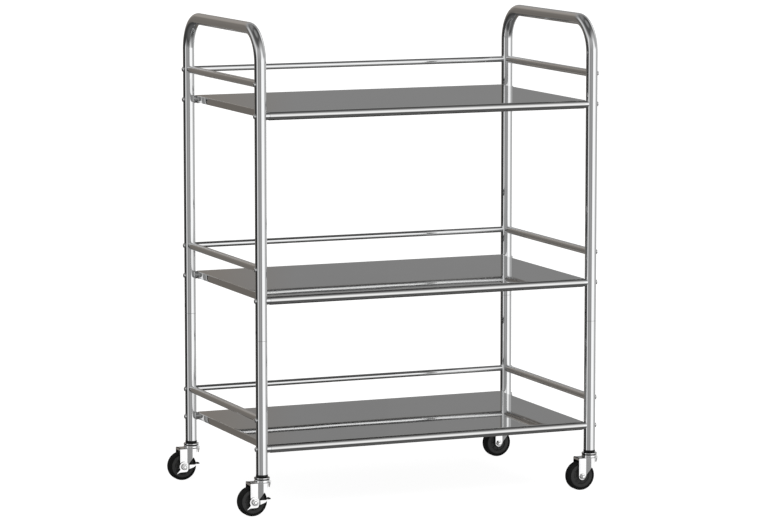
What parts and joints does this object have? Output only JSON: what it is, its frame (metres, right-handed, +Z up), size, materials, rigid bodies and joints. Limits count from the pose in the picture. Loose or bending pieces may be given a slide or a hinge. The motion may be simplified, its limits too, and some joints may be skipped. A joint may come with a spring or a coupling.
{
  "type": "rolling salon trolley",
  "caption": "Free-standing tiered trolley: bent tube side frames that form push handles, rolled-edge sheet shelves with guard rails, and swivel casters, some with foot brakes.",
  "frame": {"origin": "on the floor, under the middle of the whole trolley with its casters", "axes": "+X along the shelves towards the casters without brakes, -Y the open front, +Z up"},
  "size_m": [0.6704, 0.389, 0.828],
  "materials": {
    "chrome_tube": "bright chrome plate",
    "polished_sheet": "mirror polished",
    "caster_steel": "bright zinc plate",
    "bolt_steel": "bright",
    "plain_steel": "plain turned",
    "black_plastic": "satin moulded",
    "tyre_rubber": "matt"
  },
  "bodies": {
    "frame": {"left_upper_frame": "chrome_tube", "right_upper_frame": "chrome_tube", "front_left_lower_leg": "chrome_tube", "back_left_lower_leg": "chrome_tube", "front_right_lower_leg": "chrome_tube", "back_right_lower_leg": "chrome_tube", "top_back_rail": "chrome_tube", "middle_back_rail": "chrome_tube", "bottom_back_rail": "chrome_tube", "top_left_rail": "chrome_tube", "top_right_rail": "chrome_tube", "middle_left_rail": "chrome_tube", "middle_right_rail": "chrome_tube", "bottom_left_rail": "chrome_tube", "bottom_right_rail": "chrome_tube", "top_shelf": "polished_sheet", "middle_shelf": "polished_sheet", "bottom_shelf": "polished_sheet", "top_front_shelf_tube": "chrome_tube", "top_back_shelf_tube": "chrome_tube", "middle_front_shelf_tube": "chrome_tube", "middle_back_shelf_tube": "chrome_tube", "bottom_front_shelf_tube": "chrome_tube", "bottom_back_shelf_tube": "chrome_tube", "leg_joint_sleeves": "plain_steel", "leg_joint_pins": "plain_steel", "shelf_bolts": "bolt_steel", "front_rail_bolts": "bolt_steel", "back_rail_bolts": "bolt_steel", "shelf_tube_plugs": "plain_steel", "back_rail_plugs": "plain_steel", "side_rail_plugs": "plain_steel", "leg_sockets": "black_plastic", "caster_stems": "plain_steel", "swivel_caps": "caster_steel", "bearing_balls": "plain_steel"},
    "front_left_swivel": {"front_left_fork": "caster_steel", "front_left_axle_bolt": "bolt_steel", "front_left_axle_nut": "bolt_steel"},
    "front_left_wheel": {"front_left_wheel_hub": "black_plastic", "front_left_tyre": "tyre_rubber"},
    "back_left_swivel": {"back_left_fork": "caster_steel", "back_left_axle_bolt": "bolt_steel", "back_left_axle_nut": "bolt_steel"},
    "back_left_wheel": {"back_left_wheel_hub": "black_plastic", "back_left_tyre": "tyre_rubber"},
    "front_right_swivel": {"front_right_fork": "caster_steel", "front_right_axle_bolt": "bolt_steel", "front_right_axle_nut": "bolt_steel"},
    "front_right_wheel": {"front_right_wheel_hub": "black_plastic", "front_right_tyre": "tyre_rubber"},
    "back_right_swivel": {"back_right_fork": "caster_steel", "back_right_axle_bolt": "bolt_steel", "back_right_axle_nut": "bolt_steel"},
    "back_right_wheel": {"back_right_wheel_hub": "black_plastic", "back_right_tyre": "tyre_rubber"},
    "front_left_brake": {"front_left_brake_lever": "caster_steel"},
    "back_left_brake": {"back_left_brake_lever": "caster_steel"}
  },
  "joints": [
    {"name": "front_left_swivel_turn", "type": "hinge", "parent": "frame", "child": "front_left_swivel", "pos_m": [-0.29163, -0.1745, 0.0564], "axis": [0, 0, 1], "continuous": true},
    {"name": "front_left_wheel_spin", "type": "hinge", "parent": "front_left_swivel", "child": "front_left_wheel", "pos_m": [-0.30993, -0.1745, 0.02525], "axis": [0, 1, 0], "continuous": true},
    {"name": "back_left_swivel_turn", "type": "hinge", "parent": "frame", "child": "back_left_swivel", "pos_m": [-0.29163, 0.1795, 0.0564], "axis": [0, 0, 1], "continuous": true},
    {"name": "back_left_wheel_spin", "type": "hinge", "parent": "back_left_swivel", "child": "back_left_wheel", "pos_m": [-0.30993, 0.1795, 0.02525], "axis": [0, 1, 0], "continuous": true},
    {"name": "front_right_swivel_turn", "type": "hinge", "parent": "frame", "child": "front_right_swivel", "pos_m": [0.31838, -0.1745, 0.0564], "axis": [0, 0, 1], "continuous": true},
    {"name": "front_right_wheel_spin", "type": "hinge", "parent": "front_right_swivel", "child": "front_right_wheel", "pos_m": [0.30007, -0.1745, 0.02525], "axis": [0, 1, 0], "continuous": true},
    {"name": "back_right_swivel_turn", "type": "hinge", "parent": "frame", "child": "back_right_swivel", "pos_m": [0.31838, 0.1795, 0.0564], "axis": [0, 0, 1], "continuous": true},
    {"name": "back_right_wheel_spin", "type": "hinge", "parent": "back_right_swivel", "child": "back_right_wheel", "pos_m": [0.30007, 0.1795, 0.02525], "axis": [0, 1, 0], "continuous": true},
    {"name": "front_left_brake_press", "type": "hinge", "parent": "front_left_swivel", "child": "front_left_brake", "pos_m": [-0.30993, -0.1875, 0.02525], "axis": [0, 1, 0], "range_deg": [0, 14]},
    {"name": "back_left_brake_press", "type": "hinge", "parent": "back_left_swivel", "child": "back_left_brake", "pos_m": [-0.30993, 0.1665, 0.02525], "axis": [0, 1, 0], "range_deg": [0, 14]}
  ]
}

══════════

-- THE PROBLEM --
Word for word, write out the data.

-- ANSWER TO THIS PROBLEM --
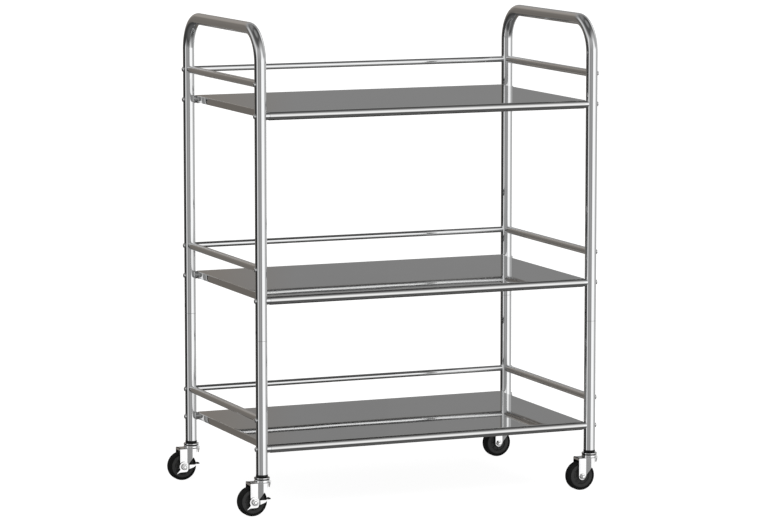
What parts and joints does this object have? Output only JSON: what it is, its frame (metres, right-handed, +Z up), size, materials, rigid bodies and joints. Limits count from the pose in the picture. Loose or bending pieces may be given a slide or a hinge. The motion may be simplified, its limits too, and some joints may be skipped. A joint may come with a spring or a coupling.
{
  "type": "rolling salon trolley",
  "caption": "Free-standing tiered trolley: bent tube side frames that form push handles, rolled-edge sheet shelves with guard rails, and swivel casters, some with foot brakes.",
  "frame": {"origin": "on the floor, under the middle of the whole trolley with its casters", "axes": "+X along the shelves towards the casters without brakes, -Y the open front, +Z up"},
  "size_m": [0.6704, 0.389, 0.828],
  "materials": {
    "chrome_tube": "bright chrome plate",
    "polished_sheet": "mirror polished",
    "caster_steel": "bright zinc plate",
    "bolt_steel": "bright",
    "plain_steel": "plain turned",
    "black_plastic": "satin moulded",
    "tyre_rubber": "matt"
  },
  "bodies": {
    "frame": {"left_upper_frame": "chrome_tube", "right_upper_frame": "chrome_tube", "front_left_lower_leg": "chrome_tube", "back_left_lower_leg": "chrome_tube", "front_right_lower_leg": "chrome_tube", "back_right_lower_leg": "chrome_tube", "top_back_rail": "chrome_tube", "middle_back_rail": "chrome_tube", "bottom_back_rail": "chrome_tube", "top_left_rail": "chrome_tube", "top_right_rail": "chrome_tube", "middle_left_rail": "chrome_tube", "middle_right_rail": "chrome_tube", "bottom_left_rail": "chrome_tube", "bottom_right_rail": "chrome_tube", "top_shelf": "polished_sheet", "middle_shelf": "polished_sheet", "bottom_shelf": "polished_sheet", "top_front_shelf_tube": "chrome_tube", "top_back_shelf_tube": "chrome_tube", "middle_front_shelf_tube": "chrome_tube", "middle_back_shelf_tube": "chrome_tube", "bottom_front_shelf_tube": "chrome_tube", "bottom_back_shelf_tube": "chrome_tube", "leg_joint_sleeves": "plain_steel", "leg_joint_pins": "plain_steel", "shelf_bolts": "bolt_steel", "front_rail_bolts": "bolt_steel", "back_rail_bolts": "bolt_steel", "shelf_tube_plugs": "plain_steel", "back_rail_plugs": "plain_steel", "side_rail_plugs": "plain_steel", "leg_sockets": "black_plastic", "caster_stems": "plain_steel", "swivel_caps": "caster_steel", "bearing_balls": "plain_steel"},
    "front_left_swivel": {"front_left_fork": "caster_steel", "front_left_axle_bolt": "bolt_steel", "front_left_axle_nut": "bolt_steel"},
    "front_left_wheel": {"front_left_wheel_hub": "black_plastic", "front_left_tyre": "tyre_rubber"},
    "back_left_swivel": {"back_left_fork": "caster_steel", "back_left_axle_bolt": "bolt_steel", "back_left_axle_nut": "bolt_steel"},
    "back_left_wheel": {"back_left_wheel_hub": "black_plastic", "back_left_tyre": "tyre_rubber"},
    "front_right_swivel": {"front_right_fork": "caster_steel", "front_right_axle_bolt": "bolt_steel", "front_right_axle_nut": "bolt_steel"},
    "front_right_wheel": {"front_right_wheel_hub": "black_plastic", "front_right_tyre": "tyre_rubber"},
    "back_right_swivel": {"back_right_fork": "caster_steel", "back_right_axle_bolt": "bolt_steel", "back_right_axle_nut": "bolt_steel"},
    "back_right_wheel": {"back_right_wheel_hub": "black_plastic", "back_right_tyre": "tyre_rubber"},
    "front_left_brake": {"front_left_brake_lever": "caster_steel"},
    "back_left_brake": {"back_left_brake_lever": "caster_steel"}
  },
  "joints": [
    {"name": "front_left_swivel_turn", "type": "hinge", "parent": "frame", "child": "front_left_swivel", "pos_m": [-0.29163, -0.1745, 0.0564], "axis": [0, 0, 1], "continuous": true},
    {"name": "front_left_wheel_spin", "type": "hinge", "parent": "front_left_swivel", "child": "front_left_wheel", "pos_m": [-0.30993, -0.1745, 0.02525], "axis": [0, 1, 0], "continuous": true},
    {"name": "back_left_swivel_turn", "type": "hinge", "parent": "frame", "child": "back_left_swivel", "pos_m": [-0.29163, 0.1795, 0.0564], "axis": [0, 0, 1], "continuous": true},
    {"name": "back_left_wheel_spin", "type": "hinge", "parent": "back_left_swivel", "child": "back_left_wheel", "pos_m": [-0.30993, 0.1795, 0.02525], "axis": [0, 1, 0], "continuous": true},
    {"name": "front_right_swivel_turn", "type": "hinge", "parent": "frame", "child": "front_right_swivel", "pos_m": [0.31838, -0.1745, 0.0564], "axis": [0, 0, 1], "continuous": true},
    {"name": "front_right_wheel_spin", "type": "hinge", "parent": "front_right_swivel", "child": "front_right_wheel", "pos_m": [0.30007, -0.1745, 0.02525], "axis": [0, 1, 0], "continuous": true},
    {"name": "back_right_swivel_turn", "type": "hinge", "parent": "frame", "child": "back_right_swivel", "pos_m": [0.31838, 0.1795, 0.0564], "axis": [0, 0, 1], "continuous": true},
    {"name": "back_right_wheel_spin", "type": "hinge", "parent": "back_right_swivel", "child": "back_right_wheel", "pos_m": [0.30007, 0.1795, 0.02525], "axis": [0, 1, 0], "continuous": true},
    {"name": "front_left_brake_press", "type": "hinge", "parent": "front_left_swivel", "child": "front_left_brake", "pos_m": [-0.30993, -0.1875, 0.02525], "axis": [0, 1, 0], "range_deg": [0, 14]},
    {"name": "back_left_brake_press", "type": "hinge", "parent": "back_left_swivel", "child": "back_left_brake", "pos_m": [-0.30993, 0.1665, 0.02525], "axis": [0, 1, 0], "range_deg": [0, 14]}
  ]
}